My mother’s been gone several years now, and from the distance of a thousand miles, I find myself wanting to go back into those hills, to emrge with a bagful of laurel, with the berries and the pines, but I want to pick them with her. Or with my daughter. Passing on the tradition.

I thought about the Thanksgivings spent at my friend Bill’s house, and another when my friend Robin came down from Vermont to spend that holiday weekend feasting on Bill’s cooking, touring the Norman Rockwell museum and sipping mulled cider at the Red Lion Inn.

This year, I came home with bowls of delectable leftovers to a home not unlike the last apartment my mother lived in. I found myself looking through some of the pictures spared by the fire, listening to music, digging into my Christmas box. I took out my snowman collection (in storage at the time of the fire) and scattered them around the house. They’ll stay up through February, simply because I like them.

I started writing the letters that will accompany my holiday cards, and put more of my new home in order. It’s a long slow process of acknowledging loss and celebrating found items that were thought to be lost. It’s a ritual of keeping in touch with family.

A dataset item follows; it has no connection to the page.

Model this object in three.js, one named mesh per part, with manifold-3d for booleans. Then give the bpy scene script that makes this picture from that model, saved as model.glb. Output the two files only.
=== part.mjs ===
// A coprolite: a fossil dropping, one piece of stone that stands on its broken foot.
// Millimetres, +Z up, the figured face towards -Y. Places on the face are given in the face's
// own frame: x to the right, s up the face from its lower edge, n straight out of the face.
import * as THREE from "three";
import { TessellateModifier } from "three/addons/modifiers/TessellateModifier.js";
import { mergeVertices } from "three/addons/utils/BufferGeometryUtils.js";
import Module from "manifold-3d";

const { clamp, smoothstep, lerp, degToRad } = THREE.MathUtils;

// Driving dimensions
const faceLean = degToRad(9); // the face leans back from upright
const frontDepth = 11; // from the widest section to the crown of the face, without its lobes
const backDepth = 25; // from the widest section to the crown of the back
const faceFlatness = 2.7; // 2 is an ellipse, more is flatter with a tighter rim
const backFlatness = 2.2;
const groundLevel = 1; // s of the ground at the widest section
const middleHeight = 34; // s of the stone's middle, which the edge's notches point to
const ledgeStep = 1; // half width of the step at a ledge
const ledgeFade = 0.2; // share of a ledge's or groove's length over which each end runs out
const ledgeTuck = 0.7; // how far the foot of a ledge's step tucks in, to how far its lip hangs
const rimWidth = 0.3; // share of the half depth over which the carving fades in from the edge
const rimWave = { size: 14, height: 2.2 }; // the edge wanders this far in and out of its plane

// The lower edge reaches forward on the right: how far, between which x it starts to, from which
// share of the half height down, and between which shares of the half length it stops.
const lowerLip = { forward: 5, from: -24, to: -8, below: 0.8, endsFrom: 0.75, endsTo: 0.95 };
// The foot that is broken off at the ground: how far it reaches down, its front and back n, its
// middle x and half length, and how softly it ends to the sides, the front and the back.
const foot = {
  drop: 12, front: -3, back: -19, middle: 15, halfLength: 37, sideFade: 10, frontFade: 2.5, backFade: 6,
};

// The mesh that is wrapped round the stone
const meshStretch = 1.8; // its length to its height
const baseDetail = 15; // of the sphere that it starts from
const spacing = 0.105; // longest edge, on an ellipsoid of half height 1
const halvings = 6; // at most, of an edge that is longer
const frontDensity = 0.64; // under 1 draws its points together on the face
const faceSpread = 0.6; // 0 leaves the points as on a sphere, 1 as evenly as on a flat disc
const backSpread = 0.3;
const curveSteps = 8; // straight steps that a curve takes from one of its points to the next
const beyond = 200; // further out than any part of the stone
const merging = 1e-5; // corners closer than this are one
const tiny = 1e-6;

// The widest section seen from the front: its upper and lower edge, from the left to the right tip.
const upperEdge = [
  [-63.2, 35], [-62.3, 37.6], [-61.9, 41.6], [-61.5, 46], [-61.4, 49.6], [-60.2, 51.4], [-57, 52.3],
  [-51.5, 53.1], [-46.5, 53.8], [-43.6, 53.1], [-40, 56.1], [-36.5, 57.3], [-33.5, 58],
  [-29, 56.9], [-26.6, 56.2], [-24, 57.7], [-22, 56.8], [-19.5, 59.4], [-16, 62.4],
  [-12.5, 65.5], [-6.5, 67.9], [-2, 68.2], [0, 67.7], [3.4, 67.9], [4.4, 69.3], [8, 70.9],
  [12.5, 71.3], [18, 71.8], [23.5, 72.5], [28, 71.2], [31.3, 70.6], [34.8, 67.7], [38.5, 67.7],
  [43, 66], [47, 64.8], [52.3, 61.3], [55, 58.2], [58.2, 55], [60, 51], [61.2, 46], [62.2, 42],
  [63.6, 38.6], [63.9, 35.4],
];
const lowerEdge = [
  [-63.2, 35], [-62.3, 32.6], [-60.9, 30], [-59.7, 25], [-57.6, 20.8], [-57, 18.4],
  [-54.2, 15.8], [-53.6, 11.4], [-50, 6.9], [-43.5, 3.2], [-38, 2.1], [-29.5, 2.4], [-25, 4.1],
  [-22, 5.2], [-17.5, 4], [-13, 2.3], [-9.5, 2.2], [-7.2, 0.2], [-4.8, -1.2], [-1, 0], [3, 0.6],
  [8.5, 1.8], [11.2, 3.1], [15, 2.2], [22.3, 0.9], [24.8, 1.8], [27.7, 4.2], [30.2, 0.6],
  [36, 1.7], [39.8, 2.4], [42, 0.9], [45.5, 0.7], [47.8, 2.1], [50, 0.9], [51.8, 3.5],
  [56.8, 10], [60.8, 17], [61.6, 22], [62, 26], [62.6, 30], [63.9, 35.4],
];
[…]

After my mother’s death, I carried her most cherished perennial to Tennessee in my carry-on, its green foliage spilling out of the top of my luggage; the steward even brought me water for my plant. I wonder fleetingly if I’d need a second seat on a plane for a laurel bush. Or permission from homeland security. The root ball would be pretty big. But the ground will be frozen in January, and the best laurel will be rooted deeply in snow and ice covered ground. I’ll just have to wait until summer, and think about bringing it back to Tennessee on a bus.

Thanksgiving, 2006, was bittersweet. The trauma of fire is burned into our memories; the kindness of friends and strangers was at the forefront of our minds as we each spoke of our reasons to be thankful. Another tradition.

I didn’t cut any laurel this year, or greens or berries. I’m the matriarch of the family (that sounds so old, and supposes so much wisdom). But I had toddlers climbing all over “Grandma Chris,” playing Inky Dinky Spider and singing the Teapot song. My granddaughters asked me if I could “smell the snow” yet (when I do, I’ll call them). And I didn’t go hungry. And I had a home to go back to.

Christmas is just around the corner now, and I am not quite sure where I’ll be on December 25. Clarksville. Western Massachusetts. Cape Cod. Connecticut. Vermont. Kansas. I have half a dozen choices. I want to taste falling snowflakes and laugh with friends. I have them everywhere. And maybe, just maybe, I’ll create a new tradition along the way.